■ INSTRUCTIONS FOR THE TASK
Return every entry exactly.

[Start DATASET ENTRIES]

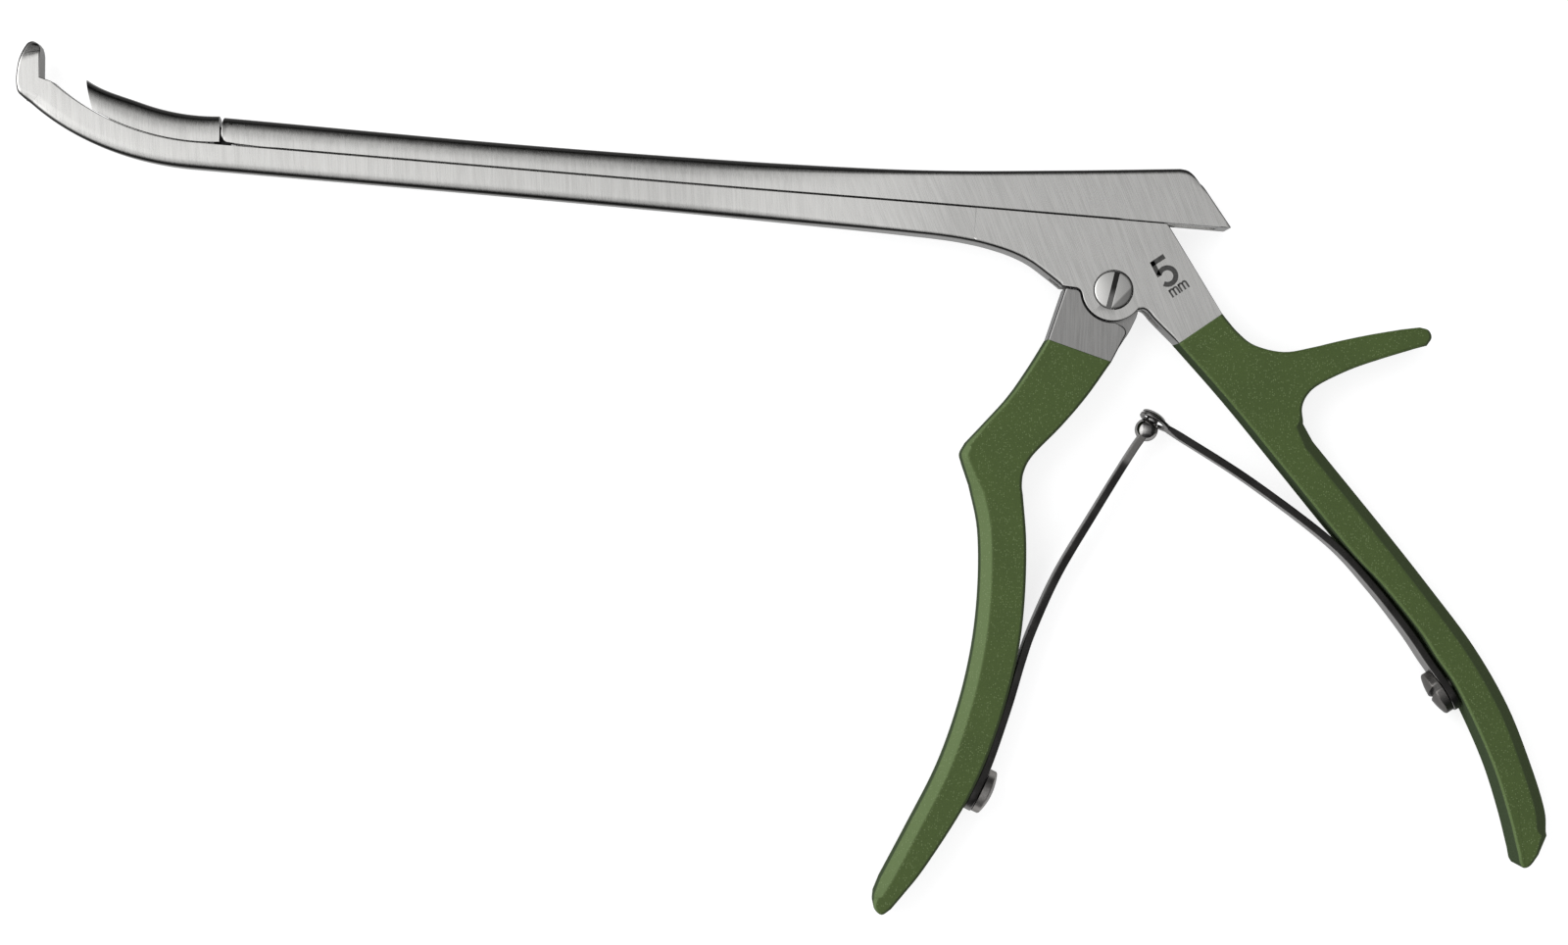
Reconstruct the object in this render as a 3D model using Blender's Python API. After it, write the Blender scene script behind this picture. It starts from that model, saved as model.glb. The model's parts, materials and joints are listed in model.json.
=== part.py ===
"""Bone rongeur with a curved, jointed jaw, lying on its side.

X runs along the straight shaft towards the handles, Y from the handles towards the sliding bar, and Z
up from the surface the instrument lies on. Everything is modelled about the pivot screw's axis, and the
whole is then carried by one empty to the middle of its outline. Lengths are in metres.
"""

from math import asin, cos, hypot, pi, radians, sin, sqrt, tan

import bmesh
import bpy
import numpy as np
from mathutils import Vector

# Thicknesses across the instrument
GRIP_THICKNESS = 0.0100
STEEL_THICKNESS = 0.0094
BITE_WIDTH = 0.0050
GRIP_WALL = 0.0012
GRIP_EDGE = 0.0005
GRIP_CHAMFER = 0.0022
CHAMFER_SLOPE = 0.75
TONGUE_THICKNESS = 0.0030

# Clearances
GAP = 0.0003
SLIDE_GAP = 0.0002
BITE_GAP = 0.00015

# Lower shaft: a straight beam that bends up into the foot along an arc
PARTING = 0.0135
BEND_START = -0.1785
RAIL_RADIUS = 0.0480
TOE_ANGLE = radians(36.5)
SHAFT_HEIGHT = 0.0050
TOE_HEIGHT = 0.0058
SHAFT_ROUND = 0.0012
BODY_EDGE = 0.0006
TUCK = 0.0003
FLARE_FRONT = -0.0850
FLARE_REAR = -0.0300
BODY_FRONT = -0.0275

# Foot that the punch bites against. Its outline is in shares of its depth behind the face and of its rise
FOOT_RUN = 0.00225
FOOT_FACE = BEND_START - RAIL_RADIUS * sin(TOE_ANGLE) - FOOT_RUN
FOOT_LEAN = radians(4.0)
FOOT_RAMP = 0.0006
FOOT_RISE = 0.0070
FOOT_DEPTH = 0.0043
FOOT_ROUND = 0.0007
FOOT_BREAK = 0.0015
FOOT_BACK = [(0.23, 0.914), (0.56, 1.0), (0.77, 0.914), (0.95, 0.63), (1.05, 0.286), (1.07, -0.114)]
FOOT_TOE = [(0.95, -0.43), (0.72, -0.57), (0.49, -0.67)]
TOE_RUN = 0.0004

# T-shaped guide between the lower shaft and what slides on it
GUIDE_NECK = 0.0012
GUIDE_NECK_DEPTH = 0.0011
GUIDE_HEAD = 0.0026
GUIDE_HEAD_DEPTH = 0.0008
GUIDE_GAP = 0.0002
GUIDE_ROOT = 0.0005
SLIDE_KEY_SETBACK = 0.0235
SLIDE_KEY_REAR = -0.0480

# Slide. Its nose stays a little behind the bend, and its key starts behind the punch's link
NOSE_SETBACK = 0.0050
SLIDE_FRONT = BEND_START + NOSE_SETBACK
SLIDE_KEY_FRONT = SLIDE_FRONT + SLIDE_KEY_SETBACK
SLIDE_REAR = 0.0208
SLIDE_EDGE = 0.0009
NOSE_ROUND = 0.0012
TONGUE_GROOVE_END = 0.0026
TOP_STATIONS = (-0.0200, -0.0100, 0.0)

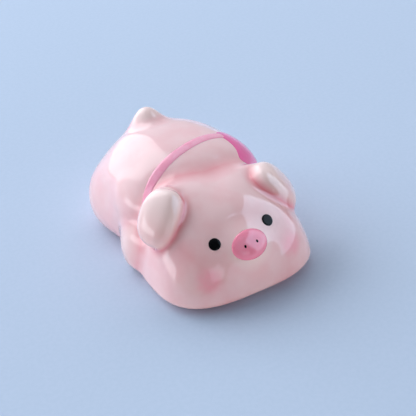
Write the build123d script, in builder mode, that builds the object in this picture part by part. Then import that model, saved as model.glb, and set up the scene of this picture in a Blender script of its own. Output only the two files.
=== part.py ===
from build123d import *
from math import asin, pi, sin
import os

# A small glazed ceramic piglet that lies on its belly with its chin on the table.
# Millimetres. +X is its left side, -Y is the way it looks, +Z is up from the table.
# The torso is cast hollow. The head, ears, legs, tail and muzzle are luted on with slip,
# and the snout, eyes, strap and pouch are raised enamel.

# Clay work
wall = 3.0
slip_line = 0.04
vent_diameter = 4.0
overrun = 30.0

# Head, widest low down at the cheeks, with a crown that leans back
head_half_width = 21.1
head_half_length = 15.7
head_middle_y = -14.4
head_middle_z = 3.1
head_rise = 18.4
head_lean = 5.2
head_taper = 2.6

# Torso, egg-shaped from above, broad at the shoulders
torso_half_width = 19.7
torso_front_reach = 12.9
torso_back_reach = 26.5
torso_middle_y = 3.7
torso_middle_z = 13.0
torso_rise = 12.3

# Forelegs, two stubs that show between the head and the flanks
foreleg_half_width = 4.6
foreleg_half_length = 6.8
foreleg_middle_z = 5.3
foreleg_rise = 7.7

# Hind legs, folded haunches at the rump
haunch_half_width = 12.6
haunch_front_reach = 14.8
haunch_back_reach = 13.1
haunch_middle_z = 7.0
haunch_rise = 12.7

# Ears, thick flaps that fold outward and down to a soft tip
ear_half_width = 6.9
ear_tip_reach = 7.1
ear_root_reach = 7.0
ear_half_thickness = 3.9
ear_slope_degrees = 53.0

# Tail, a blunt nub that points up and back
tail_half_width = 4.0
tail_rise = 5.7
tail_drop = 6.0

# Muzzle, a low round boss on the face, with the snout pad and its two nostrils
muzzle_half_width = 7.0
muzzle_half_height = 5.8
muzzle_proud = 2.0
muzzle_sink = 3.2
snout_half_width = 4.4
snout_half_height = 3.6
snout_proud = 0.5
nostril_half_width = 0.5
nostril_half_height = 0.8
nostril_spacing = 3.2
nostril_depth = 0.15

# Eyes, low beads of black enamel
eye_diameter = 3.0
eye_proud = 0.3
eye_spacing = 16.0

# Strap and pouch, enamel laid over the torso
strap_width = 1.9
strap_proud = 0.4
strap_turn_degrees = 23.0
strap_lean_degrees = 5.0
pouch_length = 16.0
pouch_height = 10.0
pouch_corner_radius = 2.5
pouch_proud = 0.6
pouch_tilt_degrees = 20.0

# How full a ring is at its corners, where 0.5523 gives a true ellipse
round_share = 0.5523
head_share = 0.76
torso_front_share = 0.66
torso_back_share = 0.52
ear_share = 0.61

# How soon a mass rounds in towards the table, against the height of its widest ring
under_share = 1.6

# How square a mass is in side view, where 2 is a true ellipse
round_power = 2.0
head_power = 2.42
torso_power = 2.3

# Rings in each half of a mass
ring_count = 8

# Places, as shares of the sizes of what carries the piece
foreleg_out_share = 0.878
foreleg_ahead_share = 0.488
haunch_out_share = 1.061
haunch_behind_share = 0.989
ear_out_share = 0.709
ear_behind_share = 0.147
ear_up_share = 0.799
tail_behind_share = 0.756
tail_up_share = 0.668
muzzle_up_share = 0.517
snout_up_share = 0.612
eye_up_share = 0.667
strap_behind_share = 0.005
strap_end_share = 0.8
pouch_behind_share = 0.042
pouch_up_share = 0.256

left, right = 1, -1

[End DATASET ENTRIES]

■ WRITTEN RESPONSE
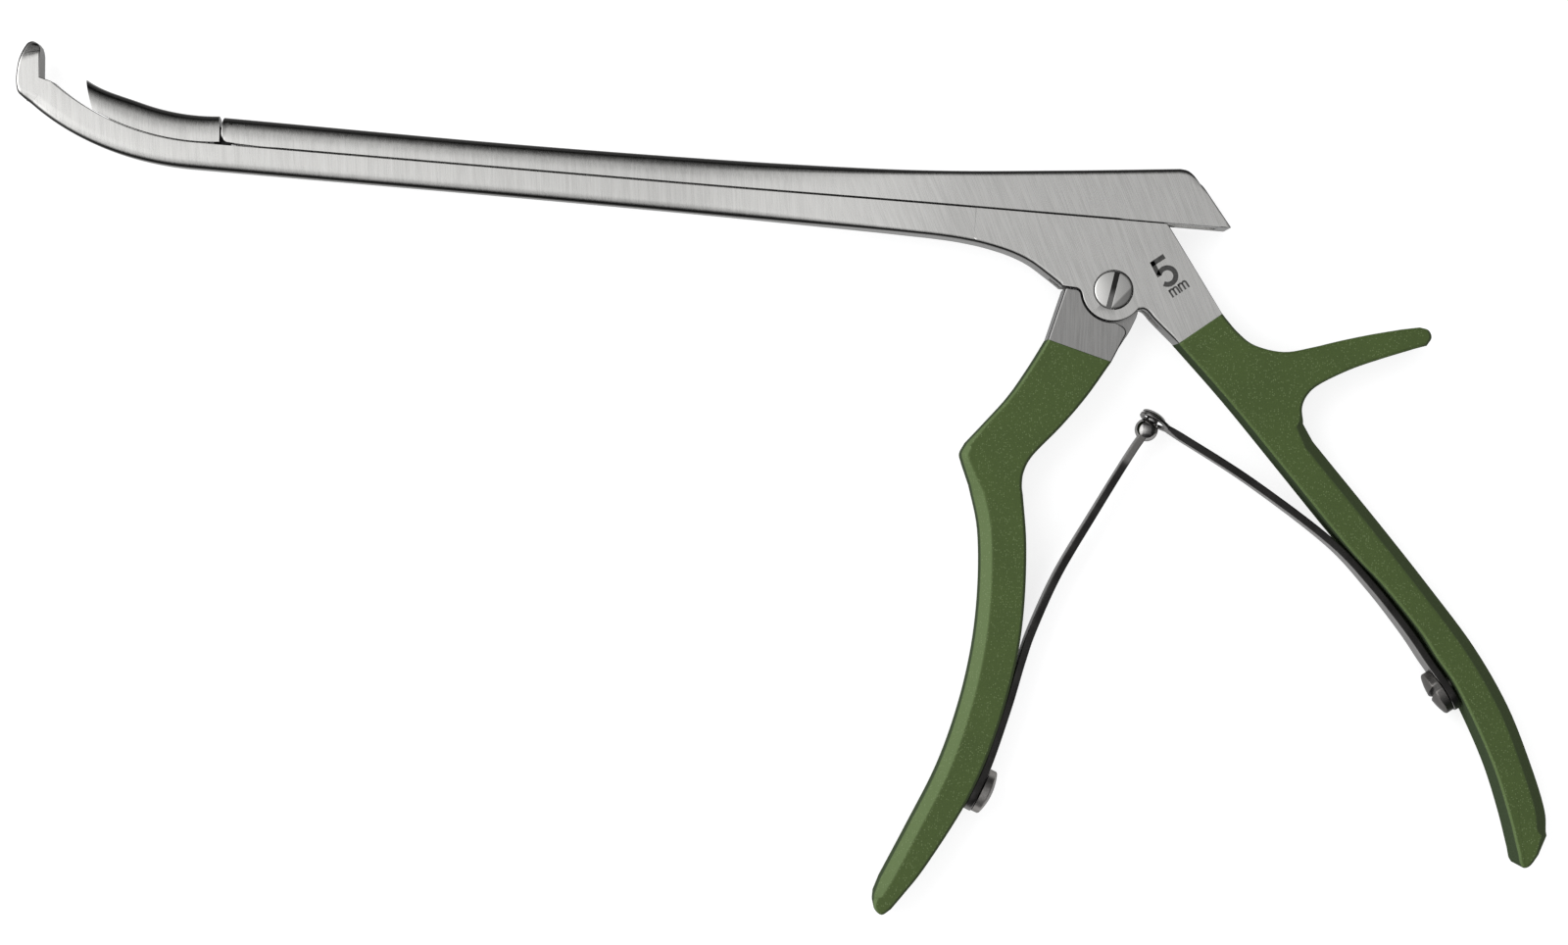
Reconstruct the object in this render as a 3D model using Blender's Python API. After it, write the Blender scene script behind this picture. It starts from that model, saved as model.glb. The model's parts, materials and joints are listed in model.json.
=== part.py ===
"""Bone rongeur with a curved, jointed jaw, lying on its side.

X runs along the straight shaft towards the handles, Y from the handles towards the sliding bar, and Z
up from the surface the instrument lies on. Everything is modelled about the pivot screw's axis, and the
whole is then carried by one empty to the middle of its outline. Lengths are in metres.
"""

from math import asin, cos, hypot, pi, radians, sin, sqrt, tan

import bmesh
import bpy
import numpy as np
from mathutils import Vector

# Thicknesses across the instrument
GRIP_THICKNESS = 0.0100
STEEL_THICKNESS = 0.0094
BITE_WIDTH = 0.0050
GRIP_WALL = 0.0012
GRIP_EDGE = 0.0005
GRIP_CHAMFER = 0.0022
CHAMFER_SLOPE = 0.75
TONGUE_THICKNESS = 0.0030

# Clearances
GAP = 0.0003
SLIDE_GAP = 0.0002
BITE_GAP = 0.00015

# Lower shaft: a straight beam that bends up into the foot along an arc
PARTING = 0.0135
BEND_START = -0.1785
RAIL_RADIUS = 0.0480
TOE_ANGLE = radians(36.5)
SHAFT_HEIGHT = 0.0050
TOE_HEIGHT = 0.0058
SHAFT_ROUND = 0.0012
BODY_EDGE = 0.0006
TUCK = 0.0003
FLARE_FRONT = -0.0850
FLARE_REAR = -0.0300
BODY_FRONT = -0.0275

# Foot that the punch bites against. Its outline is in shares of its depth behind the face and of its rise
FOOT_RUN = 0.00225
FOOT_FACE = BEND_START - RAIL_RADIUS * sin(TOE_ANGLE) - FOOT_RUN
FOOT_LEAN = radians(4.0)
FOOT_RAMP = 0.0006
FOOT_RISE = 0.0070
FOOT_DEPTH = 0.0043
FOOT_ROUND = 0.0007
FOOT_BREAK = 0.0015
FOOT_BACK = [(0.23, 0.914), (0.56, 1.0), (0.77, 0.914), (0.95, 0.63), (1.05, 0.286), (1.07, -0.114)]
FOOT_TOE = [(0.95, -0.43), (0.72, -0.57), (0.49, -0.67)]
TOE_RUN = 0.0004

# T-shaped guide between the lower shaft and what slides on it
GUIDE_NECK = 0.0012
GUIDE_NECK_DEPTH = 0.0011
GUIDE_HEAD = 0.0026
GUIDE_HEAD_DEPTH = 0.0008
GUIDE_GAP = 0.0002
GUIDE_ROOT = 0.0005
SLIDE_KEY_SETBACK = 0.0235
SLIDE_KEY_REAR = -0.0480

# Slide. Its nose stays a little behind the bend, and its key starts behind the punch's link
NOSE_SETBACK = 0.0050
SLIDE_FRONT = BEND_START + NOSE_SETBACK
SLIDE_KEY_FRONT = SLIDE_FRONT + SLIDE_KEY_SETBACK
SLIDE_REAR = 0.0208
SLIDE_EDGE = 0.0009
NOSE_ROUND = 0.0012
TONGUE_GROOVE_END = 0.0026
TOP_STATIONS = (-0.0200, -0.0100, 0.0)

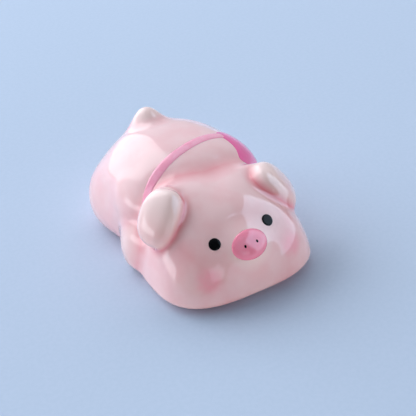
Write the build123d script, in builder mode, that builds the object in this picture part by part. Then import that model, saved as model.glb, and set up the scene of this picture in a Blender script of its own. Output only the two files.
=== part.py ===
from build123d import *
from math import asin, pi, sin
import os

# A small glazed ceramic piglet that lies on its belly with its chin on the table.
# Millimetres. +X is its left side, -Y is the way it looks, +Z is up from the table.
# The torso is cast hollow. The head, ears, legs, tail and muzzle are luted on with slip,
# and the snout, eyes, strap and pouch are raised enamel.

# Clay work
wall = 3.0
slip_line = 0.04
vent_diameter = 4.0
overrun = 30.0

# Head, widest low down at the cheeks, with a crown that leans back
head_half_width = 21.1
head_half_length = 15.7
head_middle_y = -14.4
head_middle_z = 3.1
head_rise = 18.4
head_lean = 5.2
head_taper = 2.6

# Torso, egg-shaped from above, broad at the shoulders
torso_half_width = 19.7
torso_front_reach = 12.9
torso_back_reach = 26.5
torso_middle_y = 3.7
torso_middle_z = 13.0
torso_rise = 12.3

# Forelegs, two stubs that show between the head and the flanks
foreleg_half_width = 4.6
foreleg_half_length = 6.8
foreleg_middle_z = 5.3
foreleg_rise = 7.7

# Hind legs, folded haunches at the rump
haunch_half_width = 12.6
haunch_front_reach = 14.8
haunch_back_reach = 13.1
haunch_middle_z = 7.0
haunch_rise = 12.7

# Ears, thick flaps that fold outward and down to a soft tip
ear_half_width = 6.9
ear_tip_reach = 7.1
ear_root_reach = 7.0
ear_half_thickness = 3.9
ear_slope_degrees = 53.0

# Tail, a blunt nub that points up and back
tail_half_width = 4.0
tail_rise = 5.7
tail_drop = 6.0

# Muzzle, a low round boss on the face, with the snout pad and its two nostrils
muzzle_half_width = 7.0
muzzle_half_height = 5.8
muzzle_proud = 2.0
muzzle_sink = 3.2
snout_half_width = 4.4
snout_half_height = 3.6
snout_proud = 0.5
nostril_half_width = 0.5
nostril_half_height = 0.8
nostril_spacing = 3.2
nostril_depth = 0.15

# Eyes, low beads of black enamel
eye_diameter = 3.0
eye_proud = 0.3
eye_spacing = 16.0

# Strap and pouch, enamel laid over the torso
strap_width = 1.9
strap_proud = 0.4
strap_turn_degrees = 23.0
strap_lean_degrees = 5.0
pouch_length = 16.0
pouch_height = 10.0
pouch_corner_radius = 2.5
pouch_proud = 0.6
pouch_tilt_degrees = 20.0

# How full a ring is at its corners, where 0.5523 gives a true ellipse
round_share = 0.5523
head_share = 0.76
torso_front_share = 0.66
torso_back_share = 0.52
ear_share = 0.61

# How soon a mass rounds in towards the table, against the height of its widest ring
under_share = 1.6

# How square a mass is in side view, where 2 is a true ellipse
round_power = 2.0
head_power = 2.42
torso_power = 2.3

# Rings in each half of a mass
ring_count = 8

# Places, as shares of the sizes of what carries the piece
foreleg_out_share = 0.878
foreleg_ahead_share = 0.488
haunch_out_share = 1.061
haunch_behind_share = 0.989
ear_out_share = 0.709
ear_behind_share = 0.147
ear_up_share = 0.799
tail_behind_share = 0.756
tail_up_share = 0.668
muzzle_up_share = 0.517
snout_up_share = 0.612
eye_up_share = 0.667
strap_behind_share = 0.005
strap_end_share = 0.8
pouch_behind_share = 0.042
pouch_up_share = 0.256

left, right = 1, -1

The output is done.